I passed on through various towns, arriving in Gent, to which I decided to give myself a unguided cycle tour. It’s a picturesque and varied city, I enjoyed immensely. Going round without a guidebook really meant I could just take it in without feeling like I’d missed out on anything; I’d recommend doing it. If you want to know about something ask a local- easy! Plus less books to carry; I have seven as it is.

After a whistle-stop last 50kms I arrived in Brussels, cycling in to the magnificent vista of the Basilica. I’d never seen it up close, it’s a geometric masterpiece. So many curves and lines drawing the eye around it’s considerable edifice.

A light rain shower gave me a much needed wash down and set up one of the most vivid sunsets I’d seen in a long time, showing Brussels at it’s finest. I decided to put my camera (Canon D450) through it’s paces, with some pleasing results.

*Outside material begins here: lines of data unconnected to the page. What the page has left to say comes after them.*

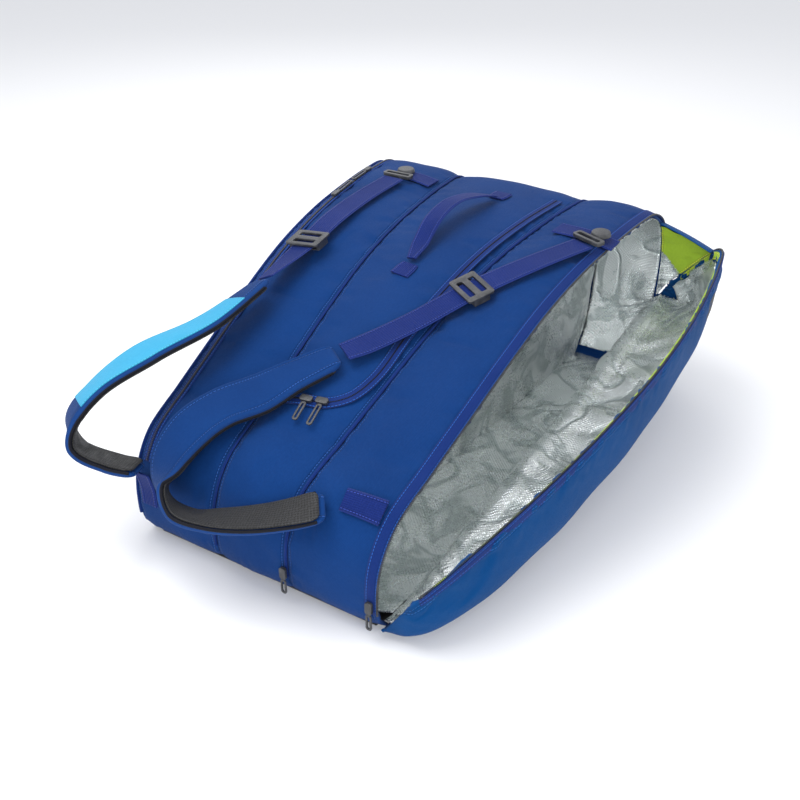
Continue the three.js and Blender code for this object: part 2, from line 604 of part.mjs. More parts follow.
// Swivel buckles: a disc on a sewn webbing tab, and the loop that holds the strap's webbing
function makeSwivel(side, tab, discAt, run, n) {
  piece(`${side}_swivel_tab`, ribbon(tab, 8, WEBBING.thick), navyWeb);
  const disc = new THREE.CylinderGeometry(13, 15, 6, 20).rotateX(Math.PI / 2).translate(0, 0, 3);
  place(piece(`${side}_swivel_disc`, disc, gunmetal), discAt, run, n);
  const ring = roundedRect(16, 50, 4);
  ring.holes.push(roundedRect(7, 41, 2, THREE.Path));
  place(piece(`${side}_swivel_loop`, extrude(ring, 5).translate(24.5, 0, 0), gunmetal), discAt, run, n);
}
const rightTab = [lying(228, 186, 6, 36), lying(185, 186, 6, 36), lying(136, 190, 6, 36)];
makeSwivel("right", rightTab, onTop(205, 184, 12), V(-13, -32, 0), topNormal(184));
const leftTab = [lying(-114, 266, 5, 36), lying(-145, 266, 5, 36), lying(-186, 266, 5, 36)];
makeSwivel("left", leftTab, onTop(-168, 268, 7), V(0, -1, 0), topNormal(268));

// ---------------------------------------------------------------- carry handle
const handleEnds = [onTop(-6, 14, 10), onTop(8, 240, 10)];
const handle = [
  { p: handleEnds[0], n: V(0, -0.5, 0.85), w: 14 }, { p: V(-10, 45, 300), n: V(0, -0.4, 0.9), w: 26 },
  { p: V(-14, 90, 322), n: V(-0.1, -0.2, 1), w: 30 }, { p: V(-12, 140, 332), n: V(-0.1, 0, 1), w: 30 },
  { p: V(-4, 195, 326), n: V(0, 0.3, 0.95), w: 28 }, { p: handleEnds[1], n: V(0, 0.5, 0.85), w: 14 },
];
piece("carry_handle", ribbon(handle, 22, 3), navyWeb);
piece("handle_end_rear", ribbon([lying(-8, -16, 4, 30), lying(-6, 0, 4, 30), lying(-5, 10, 4, 26)], 4, 3), navyWeb);
piece("handle_end_front", ribbon([lying(7, 246, 4, 26), lying(8, 256, 4, 30), lying(9, 272, 4, 30)], 4, 3), navyWeb);

export default bag;
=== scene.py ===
# %% [markdown]
# # Racket tournament bag
# A long, padded, three-compartment racket bag lies on its base with its shoulder straps up. The side
# compartment is unzipped and its outer side has fallen open, so the silver lining shows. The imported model
# gives the frame: every place below is worked out from the same driving dimensions, in millimetres, and is
# turned into metres when a mesh is made.

# %% Load the frame
import json
import math

import bpy
import numpy as np
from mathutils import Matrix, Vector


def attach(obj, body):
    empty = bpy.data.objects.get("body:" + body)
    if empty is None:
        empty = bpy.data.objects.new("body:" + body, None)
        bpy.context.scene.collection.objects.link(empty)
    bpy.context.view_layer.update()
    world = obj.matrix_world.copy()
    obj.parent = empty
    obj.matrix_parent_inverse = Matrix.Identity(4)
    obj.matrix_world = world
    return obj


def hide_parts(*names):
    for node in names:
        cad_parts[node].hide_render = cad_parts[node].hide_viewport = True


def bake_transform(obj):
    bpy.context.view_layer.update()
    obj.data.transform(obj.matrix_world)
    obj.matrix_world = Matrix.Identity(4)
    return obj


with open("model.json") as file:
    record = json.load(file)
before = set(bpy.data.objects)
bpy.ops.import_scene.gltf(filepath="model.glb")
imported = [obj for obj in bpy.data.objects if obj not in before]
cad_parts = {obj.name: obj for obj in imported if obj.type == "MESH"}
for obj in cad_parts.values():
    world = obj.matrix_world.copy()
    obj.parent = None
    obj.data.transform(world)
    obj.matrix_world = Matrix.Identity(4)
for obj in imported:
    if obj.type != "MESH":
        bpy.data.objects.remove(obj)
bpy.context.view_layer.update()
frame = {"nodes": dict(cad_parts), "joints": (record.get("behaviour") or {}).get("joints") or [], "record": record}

scene = bpy.context.scene
MM = 0.001

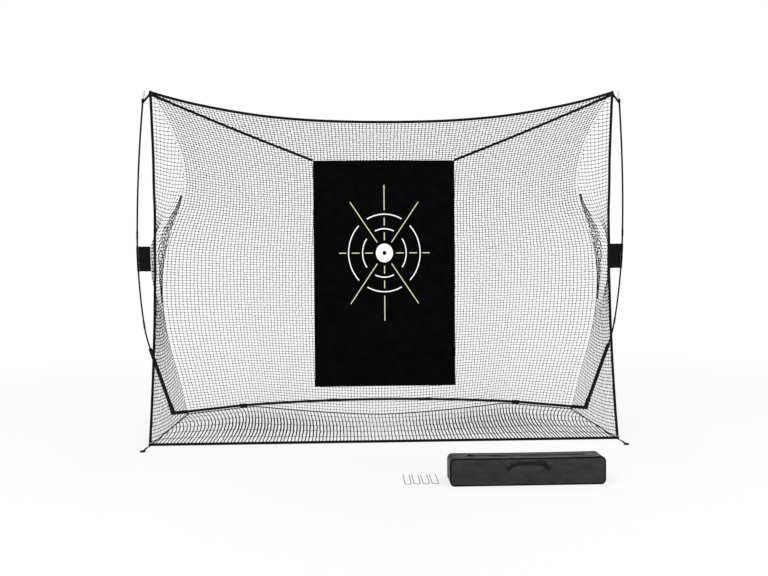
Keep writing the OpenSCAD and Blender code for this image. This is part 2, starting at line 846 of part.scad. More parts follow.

I met several like minded photographers, one of whom, Luxembourger Laurent, has given me a great list of places to visit in Slovenia; such is the euro melting pot Brussels is.

After spending an inordinate amount of time snapping the local version of the imperious Arc du Triomphe in Cinquantenaire, I found my way to my friends place and celebrate with not a beer but Ribena; a sign of the times. Happy days.